F.s arbeitsintensive Untersuchung gefällt mir sehr gut. An dem gemeinsamen Buch wird jedoch nicht nur der Vorteil einer Zusammenarbeit von Lehrer und Schüler ersichtlich. Die Abhängigkeit von den Ergebnissen des Lehrers kann zu groß werden und hemmt dann eigene Wege und Entscheidungen. Deswegen neben der Anerkennung des Hauptergebnisses von der unterschiedlichen Autorschaft von Evangelium/Briefen und Apk und der guten Darstellung der Berührungen beider Werke meine Anfragen:

  • Sollte ein nach H. 30-40 Jahre lang wirkender Pesbyter-Evangelist in derselben Gegend und derselben Zeit so leicht Autor einer apokalyptischen und noch dazu durch Zutun eines ehemaligen Schülers der joh Schule werden können?
  • Haben die kleinasiatischen Gemeinden solch ein schlechtes Kurzzeitgedächtnis?

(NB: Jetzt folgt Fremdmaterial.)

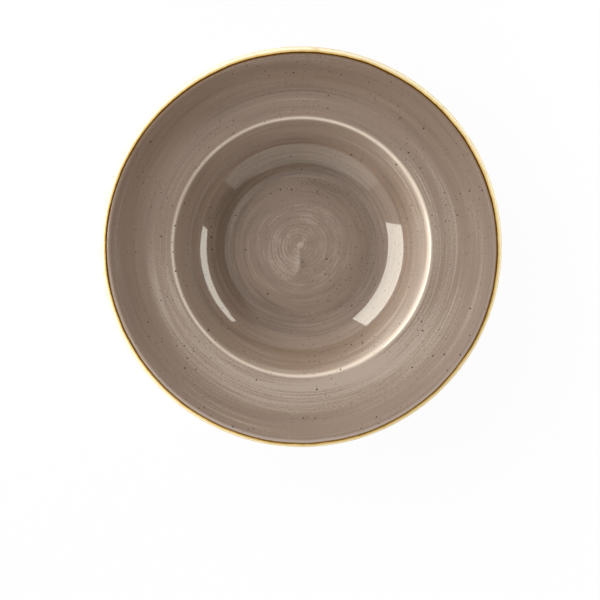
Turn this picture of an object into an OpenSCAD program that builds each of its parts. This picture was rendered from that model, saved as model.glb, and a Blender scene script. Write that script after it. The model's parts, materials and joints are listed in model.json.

  • War denn der Evangelist auf Patmos?
  • Warum fehlt das dann in dem nach H. und F. redaktionellen Schluss in Joh 21?
  • Wenn sich ein Schüler von seiner Schule getrennt haben sollte, warum beruft er sich dann auf sie und seinen ehemaligen Lehrer, indem er eine Apk unter dessen Namen herausgibt?

Klaucks Bemerkung von der „...nach wie vor dornigen“ joh Frage ist für mich durch das weithin ausgezeichnete Doppelbuch von M. Hengel und J. Frey mehrfach unterstrichen worden.